CRÍTICA / LIVRO / O IMPERADOR DA FELICIDADE: Uma voz dosanti-heroisdo capitalismo

Por Isabela Yu (Folhapress)

Ocean Vuong diz que já se viu em becos sem saída

Da sua casa na região de New England, nos Estados Unidos, Ocean Vuong conta que o clima começou a esfriar, e as folhas no chão mostram que o outono chegou. É a sua temporada favorita. "Estamos nos preparando para o Dia de Ação de Graças, é uma época aconchegante, vejo como a estação do escritor", diz por telefone. A rotina caseira vem a calhar. Desde maio, o vietnamita-americano rodou o país e a Europa para divulgar "O Imperador da Felicidade", que acaba de sair pela Rocco.

Vuong foi reconhecido pela crítica - recebeu a "bolsa para gênios" da Fundação MacArthur - e abraçado pela cultura pop. O novo romance mostra Hai, de 19 anos, do outono à primavera. Prestes a cometer suicídio, é dissuadido por Grazina, mulher lituana octogenária com demência. Esquecidos pelas famílias e pela sociedade, eles se tornam amigos e dividem intimidades ao morarem no mesmo espaço. "As pessoas acham essa história exótica, mas o cuidado intergeracional é comum em famílias asiáticas. Sem essa bagagem cultural, talvez ele tivesse vergonha, mas não sou branco, então não consigo imaginar esse cenário."

O trabalho absorve ideias de seu primeiro romance, o premiado "Sobre a Terra Somos Belos por um Instante" (2019). Levando a cadência da poesia à prosa, a obra foi traduzida para 40 idiomas. Há ecos entre as duas histórias, já que ambas bebem da vida do escritor de 37 anos que estreou com a coletânea de poemas "Céu Noturno Crivado de Balas" (Ed. Âyiné).

Nascido em Saigon, Vuong cresceu no estado americano de Connecticut e, assim como Hai, também se viu em becos sem saída, lidou com o abuso de drogas e trabalhou em redes de fast food. Nesse período, testemunhou colegas escolherem entre a criminalidade e o salário mínimo. "Um amigo me convidou para vender drogas, e eu fui. Enquanto estava no carro, percebi como estava nervoso e não ia conseguir fazer aquilo, mas esse caminho fazia sentido para muita gente", lembra o autor. O uso de drogas funciona como válvula de escape da realidade, mas o humor também pode ser medicamento. "As mulheres da minha família contavam histórias traumáticas sobre o passado e o ar ficava tão denso que elas riam. Era um jeito de entender como a violência era absurda", lembra.

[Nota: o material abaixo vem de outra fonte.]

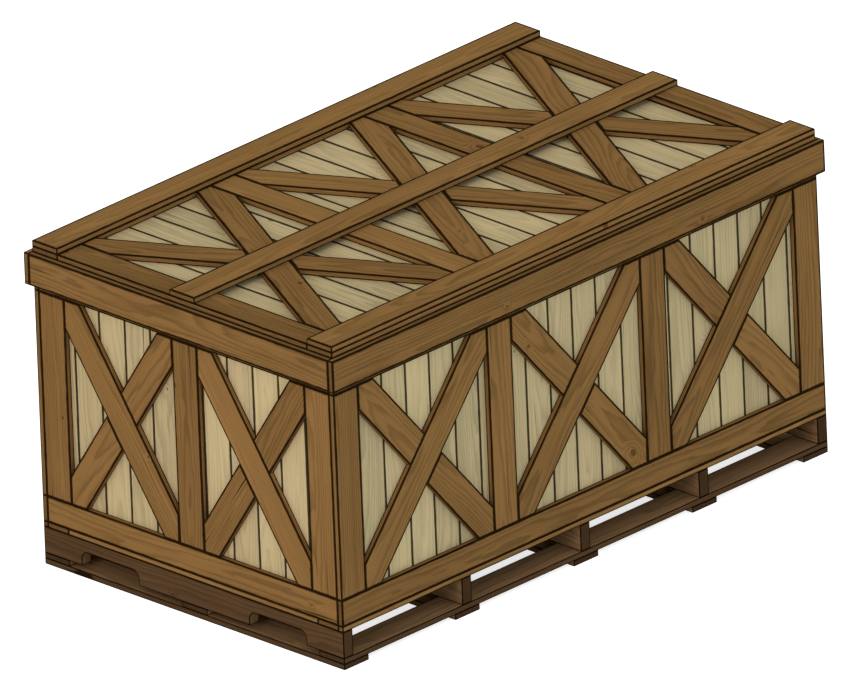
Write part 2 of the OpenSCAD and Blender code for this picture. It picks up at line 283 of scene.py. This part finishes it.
def wood(name, colour, lift, light, dark, rings, knots, roughness, inside=(1.0, 1.0, 1.0, 1.0)):
    """Sawn softwood: rings of a log that is bent a little, fibres, knots, and a dark outline painted
    along every edge.

    lift, light and dark scale the colour for common, pale and dark wood, rings is how strongly
    they show, knots is the share of cells with one, and inside paints the sheltered faces lighter, as
    painted light against their shade.
    """
    material, t = new_material(name)
    grain = t.mark("grain", "Vector")
    knot, halo, knot_distance, knot_radius = knots_in(t, grain, knots)
    late = late_wood(t, grain, knot, halo, knot_distance, knot_radius)
    crack = drying_cracks(t, grain)
    fibre = t.noise(grain, (8.0, 520.0, 520.0), 3.0, 0.6)
    streak = t.noise(grain, (1.6, 70.0, 70.0), 2.0)
    blotch = t.noise(grain, (2.2, 9.0, 9.0), 2.0)
    fleck = t.ease(t.noise(grain, (55.0, 900.0, 900.0), 1.0), 0.66, 0.74)

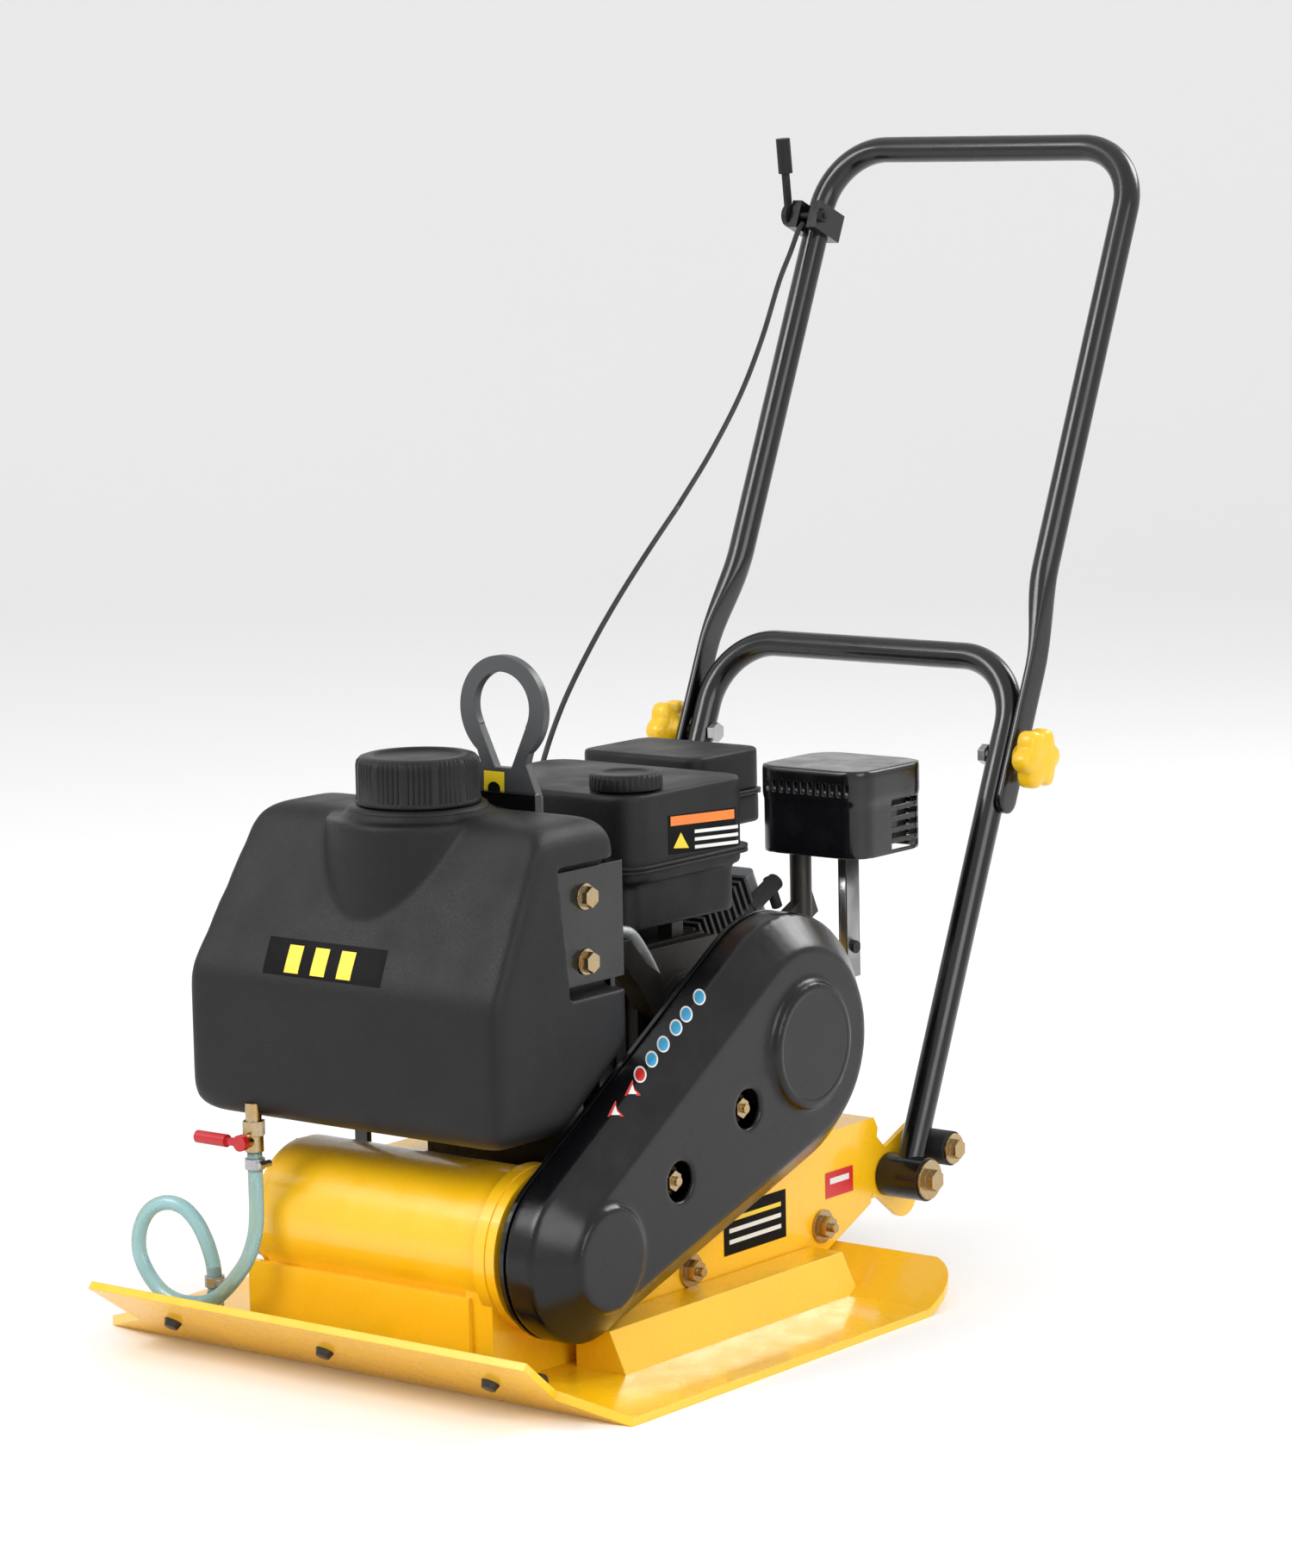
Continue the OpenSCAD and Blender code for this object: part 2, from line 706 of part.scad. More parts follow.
module engine_bed() color(YELLOW) {
    difference() {
        union() {
            translate([-bed_half_w, -56, bed_z0]) cube([2 * bed_half_w, 382, bed_z1 - bed_z0]);
            along_x(bed_half_w - side_t, bed_half_w) bed_side();
            along_x(-bed_half_w, side_t - bed_half_w) bed_side();
            translate([-bed_half_w + 1, 322, 100]) cube([2 * bed_half_w - 2, 5, 38]);
        }
        for (x = [-66, 64], y = [84, 190])
            translate([x, y, bed_z0 - 1]) cylinder(h = 10, r = 4.3);
    }
}

module rubber_mounts() color(RUBBER) {
    both_sides()
        for (y = mount_y)
            difference() {
                rod_x(buffer_x0, bed_half_w - side_t, mount_r, [y, mount_z]);
                rod_x(buffer_x0 - 1, bed_half_w, 4, [y, mount_z]);
            }
}

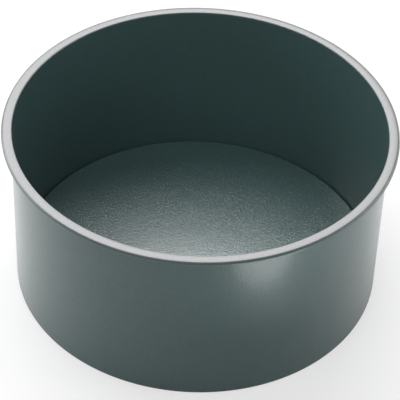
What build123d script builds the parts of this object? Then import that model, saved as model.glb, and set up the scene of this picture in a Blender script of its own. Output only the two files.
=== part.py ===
from build123d import *
import os

# Round cake tin with a loose base, in millimetres. It stands on the XY plane
# with +Z up, and its axis is the Z axis.

# Tin body: one coated steel sheet that makes the wall, the rim and the ledge.
MOUTH_DIAMETER = 180.0  # clear width inside the wall, the size the tin is known by
TIN_HEIGHT = 90.0  # table to the top of the rim
BODY_SHEET = 0.7  # thickness of the sheet

# Rolled rim: the sheet's edge is curled outwards and pressed flat.
RIM_WIDTH = 5.2  # inside of the wall to the outermost edge
RIM_HEIGHT = 2.2  # top to underside
RIM_BEND = 0.9  # outside radius of its three bends
RIM_TAIL_GAP = 0.3  # free space between the curl's raw edge and the wall

# Ledge: the bottom of the wall is turned inwards to carry the base.
LEDGE_WIDTH = 9.0  # inside of the wall to the ledge's raw edge
LEDGE_BEVEL = 0.5  # the corner between wall and ledge is pressed to a bevel

# Loose base: a flat tray with its edge turned down, which stands on the ledge.
BASE_SHEET = 0.8  # thickness of its sheet
BASE_DEPTH = 3.2  # ledge to the tray's top face
BASE_BEVEL = 0.5  # the corner of the turned edge, likewise
BASE_CLEARANCE = 0.6  # free space between the skirt and the wall, all round


def turned(section):
    """Solid turned about the Z axis from a closed section.

    The section lists its corners in order, each as its distance from the axis,
    its height and the radius of its bend, which is zero where it is sharp.
    """
    corners = [(distance, height) for distance, height, bend in section]
    bends = [bend for distance, height, bend in section]
    with BuildPart() as solid:
        with BuildSketch(Plane.XZ):
            with BuildLine():
                FilletPolyline(corners, radius=bends, close=True)
            make_face()
        revolve(axis=Axis.Z)
    return solid.part


def tin_body():
    """Wall, rolled rim and ledge, all of one sheet."""
    wall_inside = MOUTH_DIAMETER / 2
    wall_outside = wall_inside + BODY_SHEET
    ledge_edge = wall_inside - LEDGE_WIDTH
    rim_outside = wall_inside + RIM_WIDTH
    rim_underside = TIN_HEIGHT - RIM_HEIGHT
    curl_end = rim_outside - RIM_BEND
    tail_edge = wall_outside + RIM_TAIL_GAP

    # The skin that faces into the tin goes over the rim and under its curl.
    inner_skin = [
        (ledge_edge, BODY_SHEET, 0),
        (wall_inside, BODY_SHEET, 0),
        (wall_inside, TIN_HEIGHT, RIM_BEND),
        (rim_outside, TIN_HEIGHT, RIM_BEND),
        (rim_outside, rim_underside, RIM_BEND),
        (tail_edge, rim_underside, 0),
    ]
    # The other skin lines the curl's flat hollow and runs down the outside.
    outer_skin = [
        (tail_edge, rim_underside + BODY_SHEET, 0),
        (curl_end, rim_underside + BODY_SHEET, 0),
        (curl_end, TIN_HEIGHT - BODY_SHEET, 0),
        (wall_outside, TIN_HEIGHT - BODY_SHEET, 0),
        (wall_outside, LEDGE_BEVEL, 0),
        (wall_outside - LEDGE_BEVEL, 0, 0),
        (ledge_edge, 0, 0),
    ]
    return turned(inner_skin + outer_skin)


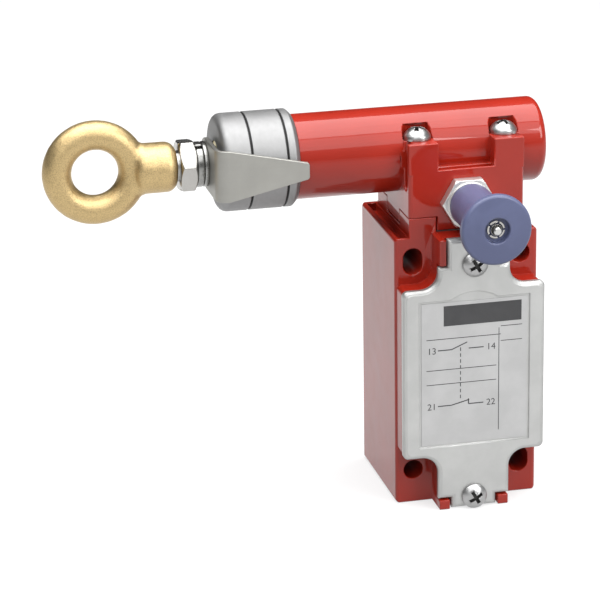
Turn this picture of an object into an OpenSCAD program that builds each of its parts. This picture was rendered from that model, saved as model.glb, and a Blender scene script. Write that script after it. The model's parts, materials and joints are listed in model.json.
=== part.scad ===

Ainda que a vida seja dura e os personagens sejam pobres, eles podem se amparar uns nos outros. 'A maioria das pessoas é frágil e medrosa", diz o protagonista. "Basta conversar com alguém por mais de meia hora para perceber que tudo o que essa pessoa faz é uma farsa para evitar que ela desmorone".

Para os anti-heróis do livro, a falência do Estado e os sintomas do capitalismo são sentidos na pele - essas pessoas não têm reviravoltas ou ascendem de classe. Dia após dia, batem ponto no trabalho e tentam não sucumbir. Seus dois últimos livros têm um quê de romance de formação, com protagonistas recém-saídos da adolescência que não se sentem em casa no seu país. "Apenas os poderosos e bem-sucedidos têm suas juventudes celebradas, as pessoas nas margens não recebem o mesmo tratamento. Quis escrever um contraponto a isso."

"Meus personagens nunca fariam algo que eu mesmo não considerei fazer. A beleza da ficção é criar experimentos e simulações, ver personagens em situações que eu nunca vou viver. Tenho apenas um rascunho da minha vida, mas eles podem ter 15 versões", comenta o autor.